#### Given entries

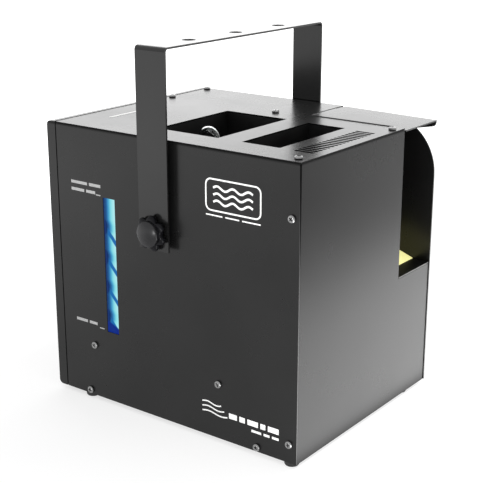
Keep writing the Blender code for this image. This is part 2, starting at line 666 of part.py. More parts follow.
def make_pump_hose():
    """Pressure hose from the pump round to the back of the heater."""
    points = [(-0.0485, 0.050, 0.0275), (-0.040, 0.051, 0.030), (-0.030, 0.062, 0.042),
              (-0.033, 0.090, 0.066), (-0.060, 0.130, 0.098), (-0.110, 0.160, 0.118),
              (-0.170, 0.172, 0.136), (-0.225, 0.178, 0.160), (-0.252, 0.190, 0.180),
              (-0.257, 0.204, 0.190), (-0.250, 0.214, 0.192), (-0.2385, 0.214, 0.192)]
    return hose("pump_hose", points, 0.002, "clear_hose", 0.010)


def make_heater_block():
    """Cast heater behind the outlet, with cooling grooves along its top."""
    x0, x1, y0, y1, z0, z1 = -0.238, -0.122, 0.194, 0.238, 0.172, 0.211
    groove, depth, count = 0.003, 0.006, 5
    pitch = (y1 - y0) / (count + 1)
    outline = [(y0, z0), (y1, z0), (y1, z1)]
    for k in range(count, 0, -1):
        y = y0 + pitch * k
        outline += [(y + groove / 2, z1), (y + groove / 2, z1 - depth), (y - groove / 2, z1 - depth),
                    (y - groove / 2, z1)]
    outline.append((y0, z1))
    return prisms("heater_block", [outline], "X", x0, x1, "aluminium")


def make_haze_nozzle():
    """Brass nozzle from the heater through the outlet's back wall."""
    profile = [(0.0016, 0.0), (0.0066, 0.0), (0.0066, 0.0110), (0.0050, 0.0125), (0.0050, 0.0190),
               (0.0034, 0.0225), (0.0016, 0.0225)]
    place = (-0.122 + GAP, NOZZLE_YZ[0], NOZZLE_YZ[1])
    return turned("haze_nozzle", profile, "X", "brass", place, sides=16, closed=True)


# ---- fan ------------------------------------------------------------------------------------------
def sector(inner, outer, start, end, steps=6):
    """Outline of a part of a ring, between two angles in degrees."""
    angles = [math.radians(start + (end - start) * k / steps) for k in range(steps + 1)]
    near = [(inner * math.cos(t), inner * math.sin(t)) for t in angles]
    far = [(outer * math.cos(t), outer * math.sin(t)) for t in reversed(angles)]
    return near + far


def make_fan_frame():
    """Fan housing: a square frame with a round duct and a spoked motor mount at its back."""
    half, duct, hub = FAN_SIZE / 2 - 0.0002, FAN_SIZE / 2 - 0.0022, 0.013
    outline = rounded((-half, -half), (half, half), 0.004)
    place = (CHANNEL_BACK - SHEET - GAP - FAN_DEPTH, FAN_CENTRE[0], FAN_CENTRE[1])
    frame = prisms("fan_frame", [outline], "X", 0.0, FAN_DEPTH, "black_plastic", place)
    cut(frame, [circle((0.0, 0.0), duct, 32)], "X", 0.003, FAN_DEPTH + 0.002)
    gaps = [sector(hub, duct - 0.0004, 90 * k + 5, 90 * k + 85) for k in range(4)]
    return cut(frame, gaps, "X", -0.002, 0.005)


def make_fan_rotor():
    """Seven swept blades round a hub."""
    hub, tip, blades = 0.012, 0.0265, 7
    outline = []
    for k in range(blades):
        start = 360.0 * k / blades
        for radius, turn in ((hub, 0.0), (0.019, 5.0), (tip, 14.0), (tip, 30.0), (0.019, 15.0), (hub, 9.0)):
            t = math.radians(start + turn)
            outline.append((radius * math.cos(t), radius * math.sin(t)))
        for turn in (26.0, 39.0):
            t = math.radians(start + turn)
            outline.append((hub * math.cos(t), hub * math.sin(t)))
    place = (CHANNEL_BACK - SHEET - GAP - FAN_DEPTH, FAN_CENTRE[0], FAN_CENTRE[1])
    return prisms("fan_rotor", [outline], "X", 0.0045, FAN_DEPTH - 0.003, "black_plastic", place)


# ---- electrics ------------------------------------------------------------------------------------
def make_control_board():
    """Circuit board behind the rear panel's display."""
    return block("control_board", (-0.3020, 0.040, 0.165), (-0.3004, 0.145, 0.270), "board_green")


def make_power_supply():
    """Boxed supply on the base pan."""
    low, high = (-0.285, 0.176, SHEET + GAP), (-0.215, 0.240, 0.056)
    supply = block("power_supply", low, high, "galvanised")
    slots = [rectangle((-0.277 + 0.009 * k, 0.186), (-0.273 + 0.009 * k, 0.230)) for k in range(7)]
    return cut(supply, slots, "Z", 0.052, 0.060)


def make_display():
    """Display module: bezel outside, glass recess, body through the rear panel."""
    y, z = DISPLAY
    bezel = rounded((y - 0.038, z - 0.023), (y + 0.038, z + 0.023), 0.003)
    display = prisms("display", [bezel], "X", REAR_MOST, PAN_BACK - GAP, "black_plastic")
    body = rectangle((y - 0.0335, z - 0.0185), (y + 0.0335, z + 0.0185))
    weld(display, [body], "X", REAR_MOST + 0.001, -0.3085)
    recess = rectangle((y - 0.028, z - 0.012), (y + 0.028, z + 0.012))
    return cut(display, [recess], "X", REAR_MOST - 0.001, REAR_MOST + 0.0012)


def make_button(name, y):
    """Push button with a shallow dish, on a stem that reaches the board."""
    out = PAN_BACK - 0.0024
    profile = [(0.0, 0.0006), (0.0025, 0.0004), (0.0042, 0.0), (BUTTON_RADIUS, 0.0008),
               (BUTTON_RADIUS, 0.0060), (0.0025, 0.0060), (0.0025, 0.0205), (0.0, 0.0205)]
    return turned(name, profile, "X", "button_grey", (out, y, BUTTON_Z), sides=20)


def make_power_switch_frame():
    """Housing of the rocker switch."""
    y, z = SWITCH
    flange = rounded((y - 0.0125, z - 0.0165), (y + 0.0125, z + 0.0165), 0.0015)
    frame = prisms("power_switch_frame", [flange], "X", PAN_BACK - 0.0018, PAN_BACK - GAP, "black_plastic")
    weld(frame, [rectangle((y - 0.0100, z - 0.0140), (y + 0.0100, z + 0.0140))], "X",
         PAN_BACK - 0.001, PAN_BACK + 0.018)
    recess = rectangle((y - 0.0088, z - 0.0132), (y + 0.0088, z + 0.0132))
    return cut(frame, [recess], "X", PAN_BACK - 0.004, PAN_BACK + 0.008)


def make_power_rocker():
    """Rocker with a shallow V face, tilted to its off side about its pivot."""
    half, tilt = 0.0124, math.radians(8.0)
    flat = [(-0.0042, -half), (-0.0022, 0.0), (-0.0042, half), (0.0010, half), (0.0035, 0.0),
            (0.0010, -half)]
    outline = [(x * math.cos(tilt) + z * math.sin(tilt), z * math.cos(tilt) - x * math.sin(tilt))
               for x, z in flat]
    place = (PAN_BACK + 0.0032, SWITCH[0], SWITCH[1])
    return prisms("power_rocker", [outline], "Y", -0.0084, 0.0084, "switch_red", place)


def make_power_inlet():
    """Mains inlet: flanged body with a deep recess for the connector."""
    y, z = INLET
    flange = [(y - 0.025, z - 0.006), (y - 0.017, z - 0.013), (y + 0.017, z - 0.013),
              (y + 0.025, z - 0.006), (y + 0.025, z + 0.006), (y + 0.017, z + 0.013),
              (y - 0.017, z + 0.013), (y - 0.025, z + 0.006)]
    inlet = prisms("power_inlet", [flange], "X", PAN_BACK - 0.0024, PAN_BACK - GAP, "black_plastic")
    weld(inlet, [rectangle((y - 0.0140, z - 0.0100), (y + 0.0140, z + 0.0100))], "X",
         PAN_BACK - 0.001, PAN_BACK + 0.022)
    recess = [(y - 0.0120, z - 0.0080), (y + 0.0120, z - 0.0080), (y + 0.0120, z + 0.0045),
              (y + 0.0085, z + 0.0080), (y - 0.0085, z + 0.0080), (y - 0.0120, z + 0.0045)]
    return cut(inlet, [recess], "X", PAN_BACK - 0.004, PAN_BACK + 0.0165)


def make_dmx_socket(name, y, recess_radius, depth):
    """Round three-pole data socket on a square flange; one is sunk, the other nearly flush."""
    flange = rounded((y - 0.013, DMX_Z - 0.0155), (y + 0.013, DMX_Z + 0.0155), 0.003)
    socket = prisms(name, [flange], "X", PAN_BACK - 0.0020, PAN_BACK - GAP, "black_plastic")
    weld(socket, [circle((y, DMX_Z), 0.0115)], "X", PAN_BACK - 0.001, PAN_BACK + 0.019)
    recess = circle((y, DMX_Z), recess_radius)
    return cut(socket, [recess], "X", PAN_BACK - 0.004, PAN_BACK - 0.002 + depth)


# ---- feet and screws ------------------------------------------------------------------------------
def make_foot(name, x, y):
    """Rubber foot under the base pan."""
    profile = [(0.0, -FOOT_HEIGHT), (FOOT_RADIUS - 0.0008, -FOOT_HEIGHT), (FOOT_RADIUS, -0.0042),
               (FOOT_RADIUS + 0.0003, -GAP), (0.0, -GAP)]
    return turned(name, profile, "Z", "rubber", (x, y, 0.0), sides=24)


def make_screw(name, axis, out, place):
    """Pan-head screw through a panel; out is the head's direction along the axis."""
    profile = [(0.0, -SCREW_LENGTH), (SCREW_SHANK, -SCREW_LENGTH), (SCREW_SHANK, GAP),
               (SCREW_HEAD, GAP), (SCREW_HEAD, 0.0012), (0.0034, 0.0020), (0.0020, SCREW_HEIGHT - 0.0001),
               (0.0, SCREW_HEIGHT)]
    profile = [(radius, height * out) for radius, height in profile]
    return turned(name, profile, axis, "nickel", place, sides=16)


def make_screws():
    """The screws that show on the near side and on the top."""
    for k, (x, z) in enumerate(SIDE_SCREWS, 1):
        make_screw("side_screw_%d" % k, "Y", -1, (x, 0.0, z))
    for k, (x, y) in enumerate(TOP_SCREWS, 1):
        make_screw("top_screw_%d" % k, "Z", 1, (x, y, CASE_HEIGHT))


def make_feet():
    """Four feet near the corners of the base."""
    for end, x in zip(("rear", "front"), FOOT_X):
        for side, y in zip(("near", "far"), FOOT_Y):
            make_foot("foot_%s_%s" % (end, side), x, y)


def build():
    """Make every piece of the machine."""
    clear_scene()
    make_base_pan()
    make_side_panel_near()
    make_side_panel_far()
    make_front_panel()
    make_rear_panel()
    make_top_panel()
    make_filling_well()
    make_well("intake_well", INTAKE_OPENING, INTAKE_FLOOR)
    make_outlet_channel()
    make_channel_floor()
    make_caution_label()
    make_hood()
    make_hood_hinge_leaf()
    make_hood_hinge_pin()
    make_yoke()
    for side_name, side in (("near", -1), ("far", 1)):
        make_knob("knob_" + side_name, side)
        make_pivot_spacer("pivot_spacer_" + side_name, side)
    make_level_window()
    make_level_light()
    make_fluid_tank()
    make_tank_cap()
    make_pickup_hose()
    make_pump()
    make_pump_hose()
    make_heater_block()
    make_haze_nozzle()
    make_fan_frame()
    make_fan_rotor()
    make_control_board()
    make_power_supply()
    make_display()
    for name, y in zip(BUTTON_NAMES, BUTTON_Y):
        make_button("button_" + name, y)
    make_power_switch_frame()
    make_power_rocker()
    make_power_inlet()
    make_dmx_socket("dmx_in", DMX_IN_Y, 0.0095, 0.0120)
    make_dmx_socket("dmx_out", DMX_OUT_Y, 0.0088, 0.0014)
    make_feet()
    make_screws()


build()
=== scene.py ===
"""Looks of the haze machine: fine pieces, materials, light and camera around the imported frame."""

import json
import math

import bmesh
import bpy
from mathutils import Matrix, Vector


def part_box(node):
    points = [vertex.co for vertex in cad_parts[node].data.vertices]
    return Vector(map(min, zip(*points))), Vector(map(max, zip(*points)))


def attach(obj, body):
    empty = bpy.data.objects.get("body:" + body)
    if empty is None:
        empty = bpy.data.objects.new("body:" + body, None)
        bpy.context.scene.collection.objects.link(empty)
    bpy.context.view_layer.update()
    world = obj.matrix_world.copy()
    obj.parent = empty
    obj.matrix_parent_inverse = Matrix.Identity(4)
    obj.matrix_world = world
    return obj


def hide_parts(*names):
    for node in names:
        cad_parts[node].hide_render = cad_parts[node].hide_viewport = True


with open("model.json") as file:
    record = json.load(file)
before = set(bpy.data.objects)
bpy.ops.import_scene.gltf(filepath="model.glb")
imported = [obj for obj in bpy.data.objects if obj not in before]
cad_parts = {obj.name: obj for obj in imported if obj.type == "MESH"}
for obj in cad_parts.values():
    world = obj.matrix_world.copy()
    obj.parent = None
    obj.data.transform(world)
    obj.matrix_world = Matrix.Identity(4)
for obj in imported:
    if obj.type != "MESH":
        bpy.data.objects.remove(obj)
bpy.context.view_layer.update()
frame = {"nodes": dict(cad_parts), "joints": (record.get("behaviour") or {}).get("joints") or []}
NODES = frame["nodes"]

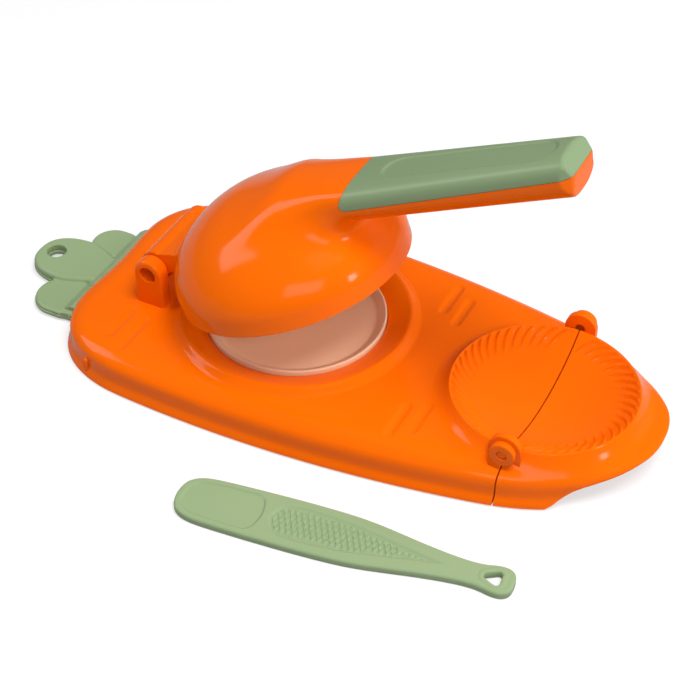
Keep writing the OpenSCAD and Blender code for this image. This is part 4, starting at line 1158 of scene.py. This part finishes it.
def ridges(x, y, lean):
    place = (x + lean * y / math.tan(ridge_angle)) / ridge_pitch
    off = np.abs(place - np.round(place)) * ridge_pitch * math.sin(ridge_angle)
    return np.maximum(0, 1 - off / ridge_half)


def scoop_line(x, y, edge):
    return soft_max(scoop_rim - edge, x - scoop_end + scoop_bow * y ** 2, 4)


def rounded_drop(inside, r):
    """How far a rounded edge of radius r has dropped, at a distance inside it."""
    return r - np.sqrt(np.maximum(r ** 2 - np.clip(r - inside, 0, r) ** 2, 0))


def blade_top(x, y):
    """Height of the spatula's top above its flat middle."""
    edge = depth_in(blade_loop, x, y)
    top = -rounded_drop(edge, blade_edge)
    top = top - scoop_depth * ease(-scoop_line(x, y, edge) / scoop_wall)
    sunk = depth_in(sunk_loop, x, y)
    crossed = np.maximum(ridges(x, y, 1), ridges(x, y, -1)) * ease((sunk - sunk_wall + 0.4) / 0.8)
    top = top - sunk_depth * ease(sunk / sunk_wall) + ridge_h * crossed
    ring = np.maximum(-depth_in(ring_loop, x, y), 0)
    top = top + hole_rim * ease((2.8 - ring) / 1.2)
    return top - rounded_drop(ring, hole_edge)


def inner_loop(loop, d):
    """A loop moved in by d along its own normals."""
    along = np.roll(loop, -1, 0) - np.roll(loop, 1, 0)
    moved = loop + d * unit(np.stack([-along[:, 1], along[:, 0]], 1))
    if d <= 0:
        return moved
    return moved[depth_in(loop, *moved.T) > d - 0.02]


def ridge_lines():
    """The foot, crest and foot of each crossed ridge, as straight lines across the sunk grip."""
    lines = []
    first, last = grip_panel[0][0], grip_panel[-1][0]
    for lean in (1, -1):
        for turn in range(int(first / ridge_pitch) - 3, int(last / ridge_pitch) + 4):
            for off in (-ridge_half, 0, ridge_half):
                y = np.linspace(-blade_half, blade_half, 120)
                x = turn * ridge_pitch + off / math.sin(ridge_angle) - lean * y / math.tan(ridge_angle)
                inside = depth_in(sunk_loop, x, y) > sunk_wall - 0.35
                if inside.sum() > 1:
                    ends = np.flatnonzero(inside)[[0, -1]]
                    lines.append(np.stack([x[ends], y[ends]], 1))
    return lines


def spatula_skin():
    """The spatula's top: edges along its rims and ridges, and more corners where it curves."""
    rings = [blade_loop] + [inner_loop(blade_loop, d) for d in (0.12, 0.4, 0.8, 1.3)]
    rings += [ring_loop] + [inner_loop(ring_loop, -d) for d in (0.1, 0.3, 0.6, 0.9, 1.6, 2.2, 2.8)]
    rings += [inner_loop(sunk_loop, d) for d in (0, 0.4, 0.85, 1.3, 1.7)]
    gx, gy = (g.ravel() for g in np.meshgrid(np.arange(2, 160, 1.6), np.arange(-13.6, 13.7, 1.6)))
    plain = (depth_in(blade_loop, gx, gy) > 1.6) & (depth_in(sunk_loop, gx, gy) < -0.5)
    plain &= depth_in(ring_loop, gx, gy) < -3
    dots = list(zip(gx[plain], gy[plain]))
    gx, gy = (g.ravel() for g in np.meshgrid(np.arange(1, scoop_end + 1, 0.3), np.arange(-13, 13.1, 0.3)))
    wall = scoop_line(gx, gy, depth_in(blade_loop, gx, gy))
    at_wall = (wall > -scoop_wall - 0.25) & (wall < 0.25)
    dots += list(zip(gx[at_wall], gy[at_wall]))
    return drawn_skin(rings, ridge_lines(), lambda x, y: spatula_t + blade_top(x, y), dots,
                      lambda x, y: depth_in(ring_loop, x, y) > 0)


def close_below(bm, soft=0.5):
    """Draws the rim down to the table with a softened lower edge, and closes the underside."""
    rim = [e for e in bm.edges if e.is_boundary]
    for z, pull in ((1.9, 0), (soft, 0), (0.3 * soft, 0.3 * soft), (0, soft)):
        rim, verts = draw_rim(bm, rim)
        if pull:
            x, y = np.array([v.co[:2] for v in verts]).T
            step = 0.05
            around = [np.minimum(depth_in(blade_loop, x + dx, y + dy), -depth_in(ring_loop, x + dx, y + dy))
                      for dx, dy in ((step, 0), (-step, 0), (0, step), (0, -step))]
            inwards = unit(np.stack([around[0] - around[1], around[2] - around[3]], 1))
            share = pull - (0 if z else 0.3 * soft)
            for v, (dx, dy) in zip(verts, inwards):
                v.co.x += dx * share
                v.co.y += dy * share
        for v in verts:
            v.co.z = z
    bmesh.ops.triangle_fill(bm, use_beauty=True, edges=rim, normal=(0, 0, -1))
    bmesh.ops.recalc_face_normals(bm, faces=bm.faces)


def blade_normals(p):
    """Tells which points lie on the placed spatula's top, and its normals there."""
    turn = np.array(Matrix.Rotation(spatula_turn, 3, "Z"))
    x, y, z = ((p - (*spatula_place, 0)) @ turn).T
    on = (np.abs(z - spatula_t - blade_top(x, y)) < 0.02) & (depth_in(blade_loop, x, y) > 0.02)
    return on, upward(blade_top, x, y, 0.05) @ turn.T


spatula_bm = spatula_skin()
close_below(spatula_bm)
bmesh.ops.rotate(spatula_bm, cent=(0, 0, 0), matrix=Matrix.Rotation(spatula_turn, 3, "Z"),
                 verts=spatula_bm.verts)
bmesh.ops.translate(spatula_bm, vec=(*spatula_place, 0), verts=spatula_bm.verts)
spatula = link("spatula_blade", spatula_bm)
smooth_by_surface(spatula, blade_normals)
dress(spatula, sage, "spatula", "sage_plastic", "spatula")

# ---- Screws and feet ----
# Zinc-plated screws hold the lower plate, the cap and the leaf from below.
# Five black rubber feet are pressed into posts under the board.
steel = bpy.data.materials.new("zinc screws")
steel.use_nodes = True
steel_shader = steel.node_tree.nodes["Principled BSDF"]
steel_shader.inputs["Metallic"].default_value = 1
steel_noise = steel.node_tree.nodes.new("ShaderNodeTexNoise")
steel_noise.inputs["Scale"].default_value = 900
steel_place = steel.node_tree.nodes.new("ShaderNodeTexCoord")
steel.node_tree.links.new(steel_place.outputs["Object"], steel_noise.inputs["Vector"])
steel_shade = steel.node_tree.nodes.new("ShaderNodeMix")
steel_shade.data_type = "RGBA"
steel_shade.inputs["A"].default_value = (0.62, 0.62, 0.64, 1)
steel_shade.inputs["B"].default_value = (0.5, 0.49, 0.47, 1)
steel.node_tree.links.new(steel_noise.outputs["Fac"], steel_shade.inputs["Factor"])
steel.node_tree.links.new(steel_shade.outputs["Result"], steel_shader.inputs["Base Color"])
steel_shader.inputs["Roughness"].default_value = 0.34
rubber = moulded_plastic("rubber", (0.03, 0.03, 0.03), (0.045, 0.045, 0.045), (0.7, 0.85), (1800, 0.2), 0.3)
for name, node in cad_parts.items():
    if "screws" in name:
        dress(node, steel, None, "steel_screws")
    if "foot" in name:
        dress(node, rubber, None, "rubber_feet")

########

From the records above, retype only the lines starting at the line that contains "DMX_IN_Y, 0.0095, 0.0120)" and ending at the line that contains "for node in", both included.

§ **Solution to this problem**:
    make_dmx_socket("dmx_in", DMX_IN_Y, 0.0095, 0.0120)
    make_dmx_socket("dmx_out", DMX_OUT_Y, 0.0088, 0.0014)
    make_feet()
    make_screws()


build()
=== scene.py ===
"""Looks of the haze machine: fine pieces, materials, light and camera around the imported frame."""

import json
import math

import bmesh
import bpy
from mathutils import Matrix, Vector


def part_box(node):
    points = [vertex.co for vertex in cad_parts[node].data.vertices]
    return Vector(map(min, zip(*points))), Vector(map(max, zip(*points)))


def attach(obj, body):
    empty = bpy.data.objects.get("body:" + body)
    if empty is None:
        empty = bpy.data.objects.new("body:" + body, None)
        bpy.context.scene.collection.objects.link(empty)
    bpy.context.view_layer.update()
    world = obj.matrix_world.copy()
    obj.parent = empty
    obj.matrix_parent_inverse = Matrix.Identity(4)
    obj.matrix_world = world
    return obj


def hide_parts(*names):
    for node in names:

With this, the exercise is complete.